--- INSTRUCTIONS TO FOLLOW ---
Only the lines from the start of the data through the one containing "rng: for their places." belong in your answer; return them exactly.

--- SUPPLIED DATA ---
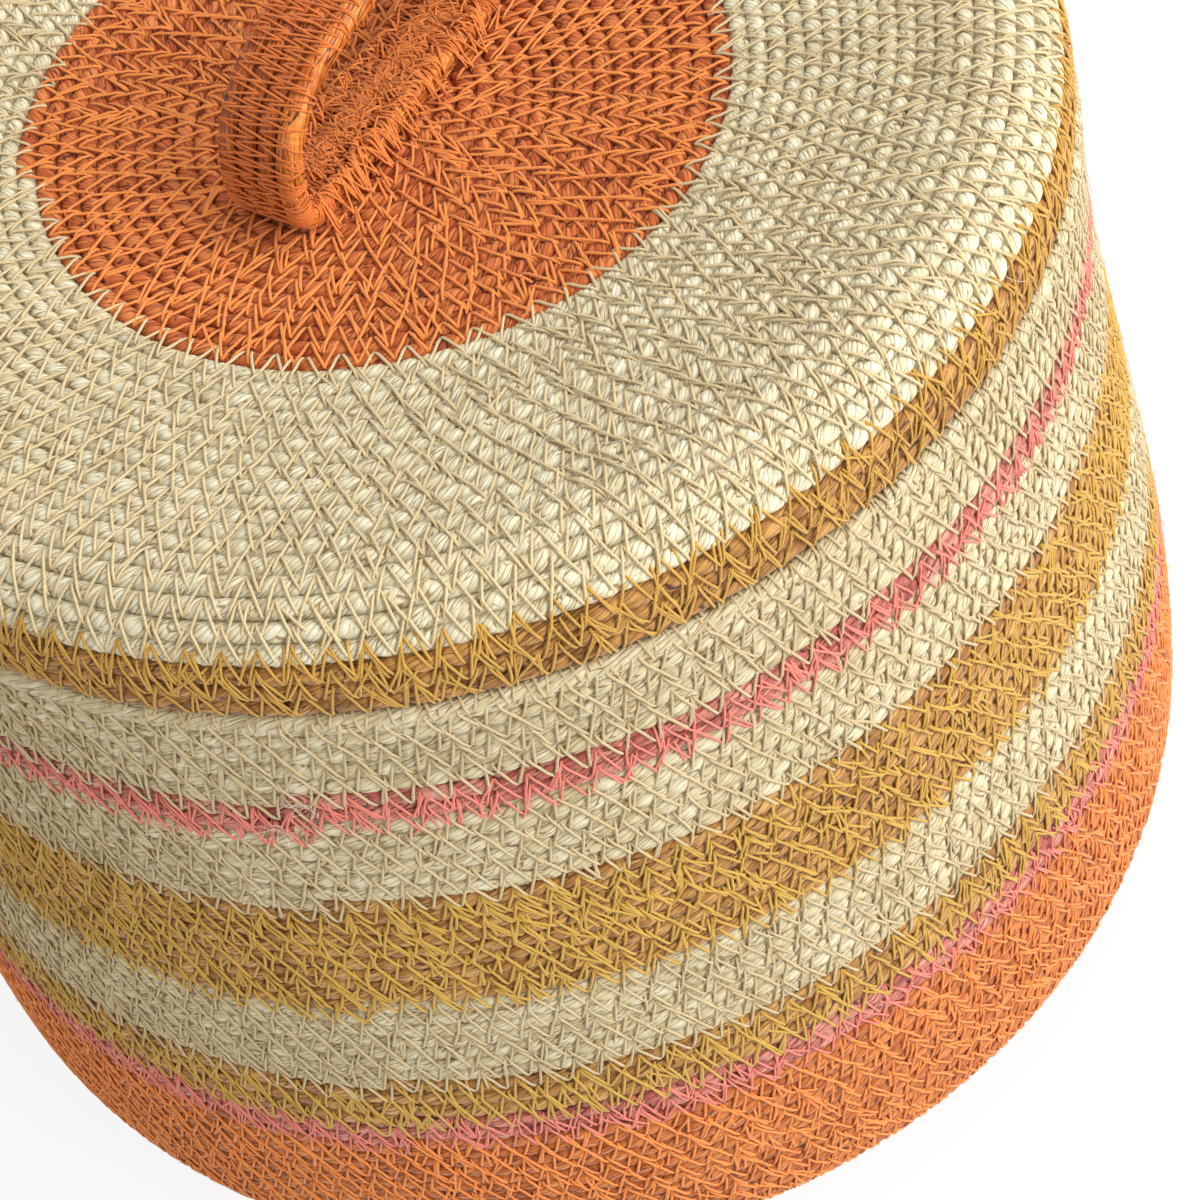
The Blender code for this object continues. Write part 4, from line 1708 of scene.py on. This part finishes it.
    def edge_stitches(self, path: StrapPath, rng: np.random.Generator) -> Tubes:
        """Stitches that wrap round the strap's two edges, close together at the folds and few elsewhere.

        Args:
            path: the strap's middle.
            rng: for their places.

        Returns:
            One tube for each stitch.
        """
        size = (self.EDGE_STITCHES, 1)
        half = self.outlines.sizes.handle_length / 2 - CORD_THICKNESS / 2
        low = path.route[:, 1].min() + HANDLE_FOOT_BEND * 2.4
        at_fold = (np.abs(path.route[:, 0]) > half - HANDLE_FOOT_BEND * 1.6) & (path.route[:, 1] < low)
        weight = np.cumsum(np.where(at_fold, *self.EDGE_WEIGHTS))
        start = np.interp(rng.random(size), weight / weight[-1], path.run)
        side = np.where(rng.random(size) < 0.5, -1.0, 1.0)
        share = np.linspace(0.0, 1.0, 11)
        turned = math.pi * (-0.22 + 1.44 * share)
        place = (start + rng.normal(0.0, 0.0024, size) * (share - 0.5)) % path.run[-1]
        round_out, round_side = (squarish(turn(turned), self.SECTION_POWER) for turn in (np.cos, np.sin))
        sunk = 1 - 0.25 * (np.abs(share - 0.5) * 2) ** 8
        centre = (HANDLE_CORDS / 2 - 0.5) * HANDLE_CORD_PITCH
        points, skin = (
            path.placed(
                place,
                side * (centre + (self.HALF_WIDTH * HANDLE_CORD_PITCH + more) * round_side),
                (self.HALF_DEPTH * CORD_THICKNESS + more) * round_out * sunk,
            )
            for more in (0.00012, 0.0011)
        )
        return thread_tubes(points, skin, STRAP_THREAD.width, 5, rng.random(self.EDGE_STITCHES))

    def foot_stitches(self, rng: np.random.Generator) -> Tubes:
        """The mass of stitches that sews the foot to the lid: many passes of zig-zag over each other.

        Args:
            rng: for the passes.

        Returns:
            One tube for each leg.
        """
        sizes = self.outlines.sizes
        half = sizes.handle_length / 2 - CORD_THICKNESS / 2
        strap_half = HANDLE_CORDS / 2 * HANDLE_CORD_PITCH

        def skin_height(x: np.ndarray, y: np.ndarray) -> np.ndarray:
            """The height of the strap's foot, or of the lid beside it."""
            lid = sizes.rim_height + self.outlines.dish_height(np.hypot(x, y))
            foot = HANDLE_SEAT_GAP + CORD_THICKNESS * 0.97
            return lid + foot * (1 - smooth_step((np.abs(y) - strap_half + 0.0012) / 0.0040))

        share, dip = (np.array(x) for x in self.FOOT_LEG)
        places, shades = [], []
        for _ in range(self.FOOT_PASSES):
            middle = (strap_half + 0.0010) * rng.uniform(-1, 1) ** 3
            reach = rng.uniform(*self.FOOT_REACH)
            period = rng.uniform(*self.FOOT_PERIOD)
            first, last = np.sort(rng.uniform(-half, half, 2))
            if last - first <= self.SHORTEST_PASS:
                first, last = -half + 0.004, half - 0.004
            count = int((last - first) / period) * 2
            x = first + np.arange(count) * period / 2 + rng.normal(0, self.FOOT_SCATTER, count)
            drift = wander(rng, count, *self.FOOT_WANDER)
            y = middle + drift + reach * np.where(np.arange(count) % 2, 1, -1) * rng.uniform(0.25, 1.6, count)
            leg_x, leg_y = (line[:-1, None] + np.diff(line)[:, None] * share for line in (x, y))
            lift = rng.uniform(0.0, self.FOOT_LIFT, (count - 1, 1))
            places.append(np.stack([leg_x, leg_y, skin_height(leg_x, leg_y) + dip + lift], axis=-1))
            shades.append(rng.random(count - 1))
        points, shade = np.concatenate(places), np.concatenate(shades)
        return thread_tubes(points, points + (0.0, 0.0, 0.001), FOOT_THREAD.width, 5, shade)


@dataclass
class Studio:
    """A pale floor, soft light and the photograph's camera.

    Attributes:
        place: where the camera is.
        right: the picture's right.
        up: the picture's up.
        lens: for a 36 mm sensor.
    """

    place: tuple[float, float, float] = (-0.28742, -0.29453, 0.59279)
    right: tuple[float, float, float] = (0.50713, -0.84710, -0.15888)
    up: tuple[float, float, float] = (0.74315, 0.33641, 0.57841)
    lens: float = 79.483
    FLOOR_RADIUS = 6.0
    # Just under the stitches of the base
    FLOOR_HEIGHT = -0.0004
    # Name, place, width and power in watts
    LAMPS = (
        ("key_lamp", (0.36, -1.63, 1.02), 2.2, 60.0),
        ("back_lamp", (0.95, -0.05, 1.80), 0.9, 12.5),
        ("fill_lamp", (-1.50, 0.42, 1.10), 1.4, 8.0),
    )
    LAMP_COLOUR = (0.97, 1.0, 1.03)
    LAMP_AIM = (0.0, 0.0, 0.12)
    WORLD_LIGHT = 0.34
    WORLD_COLOUR = (1.0, 0.975, 0.89, 1.0)

    def build(self) -> None:
        """Makes the camera, the floor, the lamps and the world."""
        self.camera()
        self.floor()
        self.lamps()
        self.world()
        bpy.context.scene.view_settings.view_transform = "Standard"

    def camera(self) -> None:
        """Sets the camera by its picture's directions."""
        data = bpy.data.cameras.new("camera")
        data.sensor_width = 36.0
        data.lens = self.lens
        data.clip_start = 0.01
        camera = bpy.data.objects.new("camera", data)
        right, up = Vector(self.right).normalized(), Vector(self.up).normalized()
        back = right.cross(up).normalized()
        up = back.cross(right)
        turn = Matrix((right, up, back)).transposed().to_4x4()
        camera.matrix_world = Matrix.Translation(self.place) @ turn
        bpy.context.scene.collection.objects.link(camera)
        bpy.context.scene.camera = camera

    def floor(self) -> None:
        """Makes a wide sheet of studio paper under the basket."""
        count, size = 96, self.FLOOR_RADIUS
        angle = np.arange(count) * FULL_TURN / count
        points = [(size * math.cos(a), size * math.sin(a), self.FLOOR_HEIGHT) for a in angle]
        mesh = bpy.data.meshes.new("floor")
        mesh.from_pydata(points, [], [list(range(count))])
        floor = bpy.data.objects.new("floor", mesh)
        floor.data.materials.append(PaleFloor().material())
        bpy.context.scene.collection.objects.link(floor)

    def lamps(self) -> None:
        """Hangs a large soft key lamp on the picture's right, and weaker ones behind and on its left."""
        for name, place, size, power in self.LAMPS:
            data = bpy.data.lights.new(name, "AREA")
            data.shape = "DISK"
            data.size = size
            data.energy = power
            data.color = self.LAMP_COLOUR
            lamp = bpy.data.objects.new(name, data)
            lamp.location = place
            aim = Vector(self.LAMP_AIM) - Vector(place)
            lamp.rotation_euler = aim.to_track_quat("-Z", "Y").to_euler()
            bpy.context.scene.collection.objects.link(lamp)

    def world(self) -> None:
        """Surrounds the scene with an even white, which the camera sees as white."""
        world = bpy.data.worlds.new("studio")
        world.use_nodes = True
        tree = world.node_tree
        background = tree.nodes["Background"]
        seen = seen_directly(tree)
        strength = add_node(tree, "MapRange", {"Value": seen, "To Min": self.WORLD_LIGHT, "To Max": 1.0})
        # The light itself is a little warm, as from a room's walls.
        tones = {0: seen, 6: self.WORLD_COLOUR, 7: (1.0, 1.0, 1.0, 1.0)}
        tone = add_node(tree, "Mix", tones, data_type="RGBA")
        tree.links.new(tone.outputs[2], background.inputs["Color"])
        tree.links.new(strength.outputs["Result"], background.inputs["Strength"])
        bpy.context.scene.world = world


def main() -> None:
    """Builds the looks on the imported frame, piece by piece."""
    logging.basicConfig(level=logging.INFO, format="%(name)s: %(message)s")
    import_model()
    outlines = Outlines(Sizes.from_frame())
    Studio().build()
    made = []
    for part in (Basket(outlines), Lid(outlines), HandleStrap(outlines)):
        made += part.build().pieces
    LOG.info("%d pieces", len(made))


if __name__ == "__main__":
    main()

--- RESPONSE TO THIS TASK ---
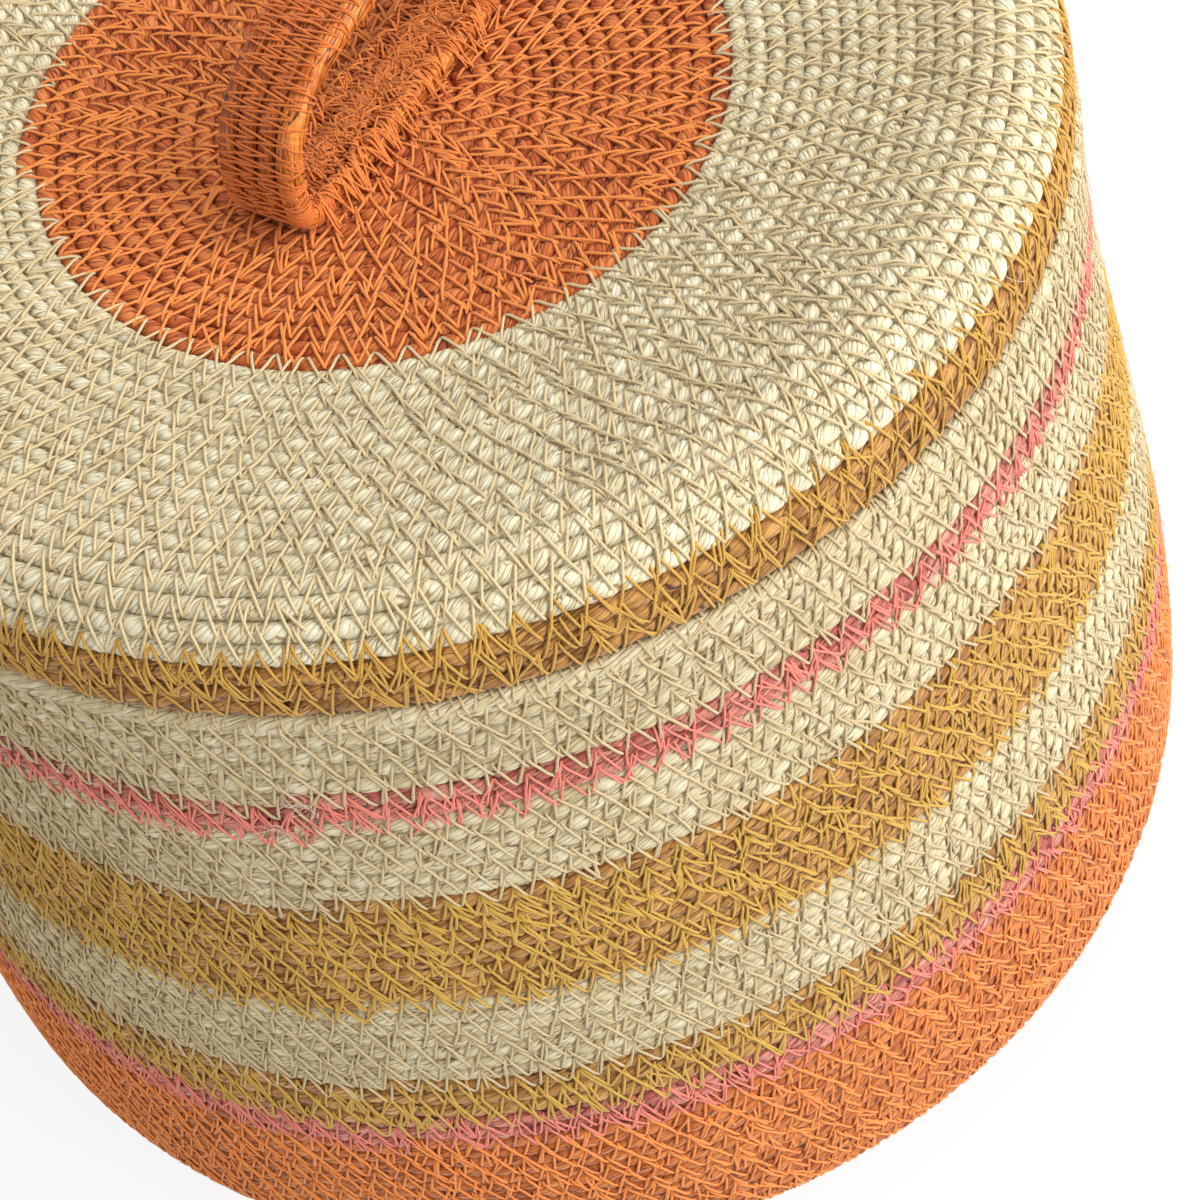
The Blender code for this object continues. Write part 4, from line 1708 of scene.py on. This part finishes it.
    def edge_stitches(self, path: StrapPath, rng: np.random.Generator) -> Tubes:
        """Stitches that wrap round the strap's two edges, close together at the folds and few elsewhere.

        Args:
            path: the strap's middle.
            rng: for their places.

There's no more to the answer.